Dataset rows
— Begin —

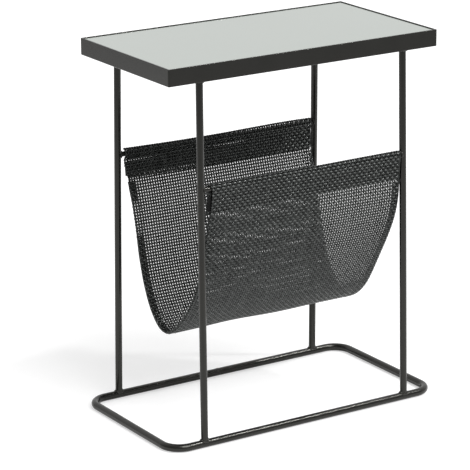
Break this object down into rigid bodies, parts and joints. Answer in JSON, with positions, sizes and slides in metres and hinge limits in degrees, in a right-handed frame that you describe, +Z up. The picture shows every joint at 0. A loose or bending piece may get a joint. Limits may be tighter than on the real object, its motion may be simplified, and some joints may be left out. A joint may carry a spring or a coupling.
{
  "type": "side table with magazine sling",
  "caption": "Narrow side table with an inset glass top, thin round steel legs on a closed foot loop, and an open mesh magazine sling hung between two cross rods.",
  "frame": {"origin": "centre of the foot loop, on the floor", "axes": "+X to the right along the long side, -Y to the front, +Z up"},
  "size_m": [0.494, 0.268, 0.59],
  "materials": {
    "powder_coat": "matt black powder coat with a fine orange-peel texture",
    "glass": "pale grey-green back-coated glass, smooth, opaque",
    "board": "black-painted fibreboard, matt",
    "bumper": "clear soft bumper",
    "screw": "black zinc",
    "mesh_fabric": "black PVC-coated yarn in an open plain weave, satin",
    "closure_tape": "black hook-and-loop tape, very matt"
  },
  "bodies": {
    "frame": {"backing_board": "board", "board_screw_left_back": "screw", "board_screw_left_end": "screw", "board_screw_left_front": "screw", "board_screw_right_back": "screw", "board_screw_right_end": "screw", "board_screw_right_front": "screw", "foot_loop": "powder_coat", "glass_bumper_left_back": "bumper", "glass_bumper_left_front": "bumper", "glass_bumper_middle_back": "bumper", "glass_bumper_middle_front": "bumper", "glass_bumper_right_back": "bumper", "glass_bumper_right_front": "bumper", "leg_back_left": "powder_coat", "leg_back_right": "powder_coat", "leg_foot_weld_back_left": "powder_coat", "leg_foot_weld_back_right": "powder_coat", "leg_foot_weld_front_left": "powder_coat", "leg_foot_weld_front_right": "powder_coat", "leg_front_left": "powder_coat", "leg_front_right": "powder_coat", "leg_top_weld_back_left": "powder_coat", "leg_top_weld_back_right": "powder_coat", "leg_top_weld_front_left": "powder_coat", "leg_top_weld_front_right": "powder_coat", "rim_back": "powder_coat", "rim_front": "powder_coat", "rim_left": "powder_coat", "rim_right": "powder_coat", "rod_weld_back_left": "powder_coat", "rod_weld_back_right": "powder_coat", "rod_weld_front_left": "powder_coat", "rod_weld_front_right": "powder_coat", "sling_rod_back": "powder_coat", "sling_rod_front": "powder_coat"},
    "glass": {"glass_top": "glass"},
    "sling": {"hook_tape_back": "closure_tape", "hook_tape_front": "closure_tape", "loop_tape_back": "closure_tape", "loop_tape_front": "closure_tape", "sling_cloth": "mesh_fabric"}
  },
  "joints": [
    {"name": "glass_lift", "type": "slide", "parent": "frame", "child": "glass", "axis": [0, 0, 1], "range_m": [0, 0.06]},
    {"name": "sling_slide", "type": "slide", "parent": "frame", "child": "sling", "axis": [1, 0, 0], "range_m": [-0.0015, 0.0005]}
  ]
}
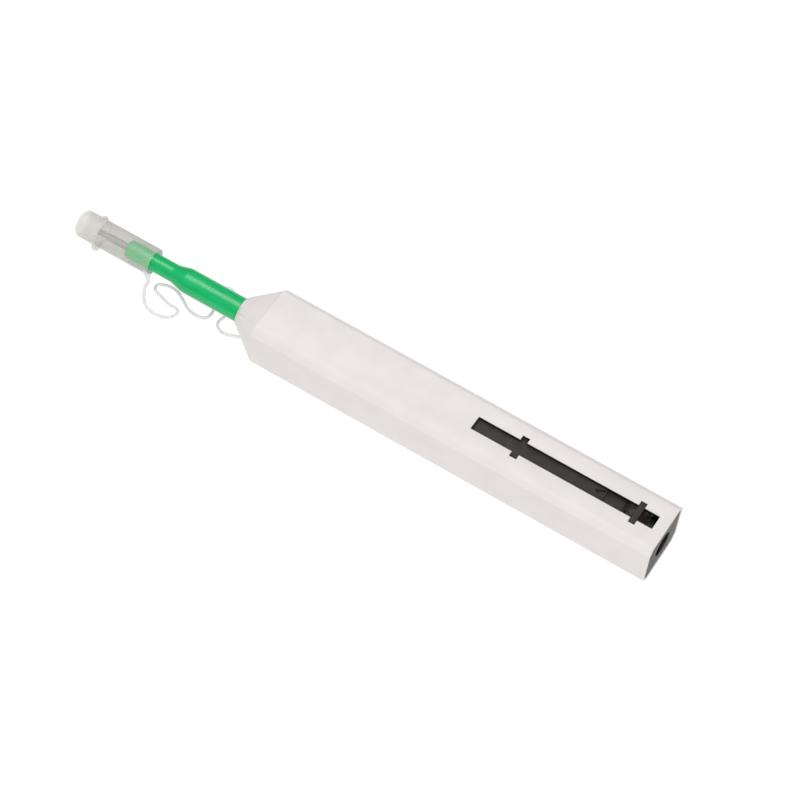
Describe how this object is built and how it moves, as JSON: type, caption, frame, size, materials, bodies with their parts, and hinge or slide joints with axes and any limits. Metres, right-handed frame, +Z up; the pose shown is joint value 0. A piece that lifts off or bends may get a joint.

— End —

• _Directive_: Copy out the material above in its entirety. Every detail must match.

• _Output_:
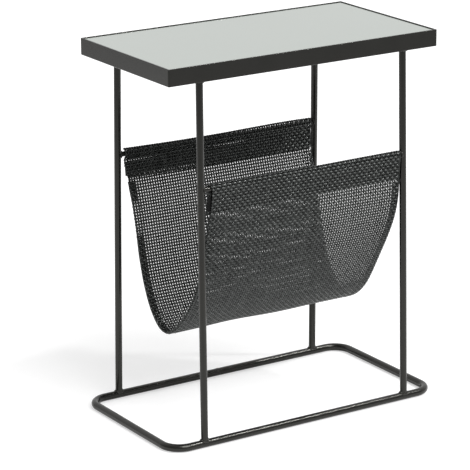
Break this object down into rigid bodies, parts and joints. Answer in JSON, with positions, sizes and slides in metres and hinge limits in degrees, in a right-handed frame that you describe, +Z up. The picture shows every joint at 0. A loose or bending piece may get a joint. Limits may be tighter than on the real object, its motion may be simplified, and some joints may be left out. A joint may carry a spring or a coupling.
{
  "type": "side table with magazine sling",
  "caption": "Narrow side table with an inset glass top, thin round steel legs on a closed foot loop, and an open mesh magazine sling hung between two cross rods.",
  "frame": {"origin": "centre of the foot loop, on the floor", "axes": "+X to the right along the long side, -Y to the front, +Z up"},
  "size_m": [0.494, 0.268, 0.59],
  "materials": {
    "powder_coat": "matt black powder coat with a fine orange-peel texture",
    "glass": "pale grey-green back-coated glass, smooth, opaque",
    "board": "black-painted fibreboard, matt",
    "bumper": "clear soft bumper",
    "screw": "black zinc",
    "mesh_fabric": "black PVC-coated yarn in an open plain weave, satin",
    "closure_tape": "black hook-and-loop tape, very matt"
  },
  "bodies": {
    "frame": {"backing_board": "board", "board_screw_left_back": "screw", "board_screw_left_end": "screw", "board_screw_left_front": "screw", "board_screw_right_back": "screw", "board_screw_right_end": "screw", "board_screw_right_front": "screw", "foot_loop": "powder_coat", "glass_bumper_left_back": "bumper", "glass_bumper_left_front": "bumper", "glass_bumper_middle_back": "bumper", "glass_bumper_middle_front": "bumper", "glass_bumper_right_back": "bumper", "glass_bumper_right_front": "bumper", "leg_back_left": "powder_coat", "leg_back_right": "powder_coat", "leg_foot_weld_back_left": "powder_coat", "leg_foot_weld_back_right": "powder_coat", "leg_foot_weld_front_left": "powder_coat", "leg_foot_weld_front_right": "powder_coat", "leg_front_left": "powder_coat", "leg_front_right": "powder_coat", "leg_top_weld_back_left": "powder_coat", "leg_top_weld_back_right": "powder_coat", "leg_top_weld_front_left": "powder_coat", "leg_top_weld_front_right": "powder_coat", "rim_back": "powder_coat", "rim_front": "powder_coat", "rim_left": "powder_coat", "rim_right": "powder_coat", "rod_weld_back_left": "powder_coat", "rod_weld_back_right": "powder_coat", "rod_weld_front_left": "powder_coat", "rod_weld_front_right": "powder_coat", "sling_rod_back": "powder_coat", "sling_rod_front": "powder_coat"},
    "glass": {"glass_top": "glass"},
    "sling": {"hook_tape_back": "closure_tape", "hook_tape_front": "closure_tape", "loop_tape_back": "closure_tape", "loop_tape_front": "closure_tape", "sling_cloth": "mesh_fabric"}
  },
  "joints": [
    {"name": "glass_lift", "type": "slide", "parent": "frame", "child": "glass", "axis": [0, 0, 1], "range_m": [0, 0.06]},
    {"name": "sling_slide", "type": "slide", "parent": "frame", "child": "sling", "axis": [1, 0, 0], "range_m": [-0.0015, 0.0005]}
  ]
}
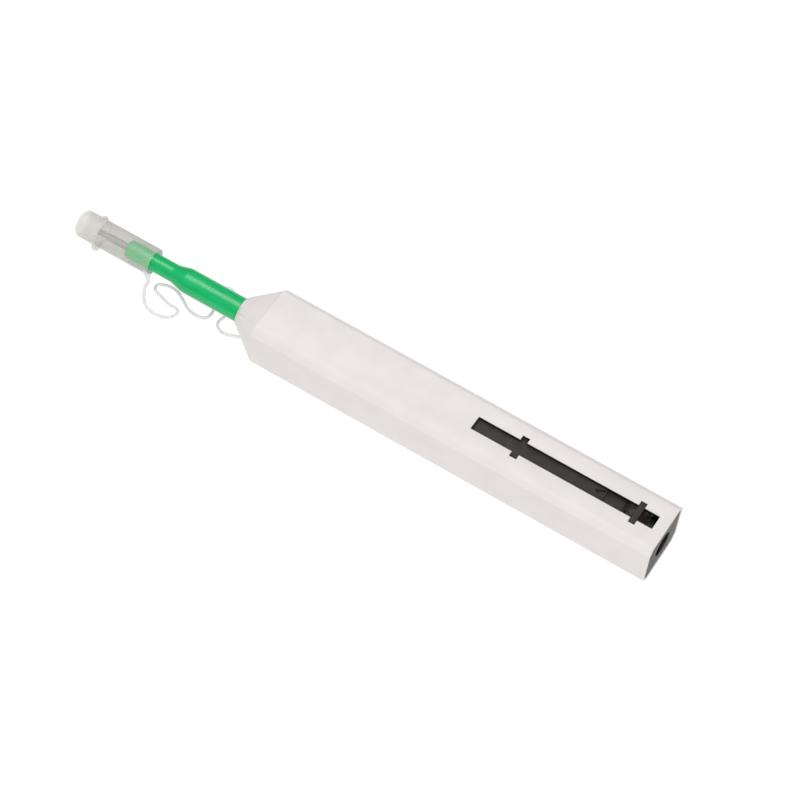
Describe how this object is built and how it moves, as JSON: type, caption, frame, size, materials, bodies with their parts, and hinge or slide joints with axes and any limits. Metres, right-handed frame, +Z up; the pose shown is joint value 0. A piece that lifts off or bends may get a joint.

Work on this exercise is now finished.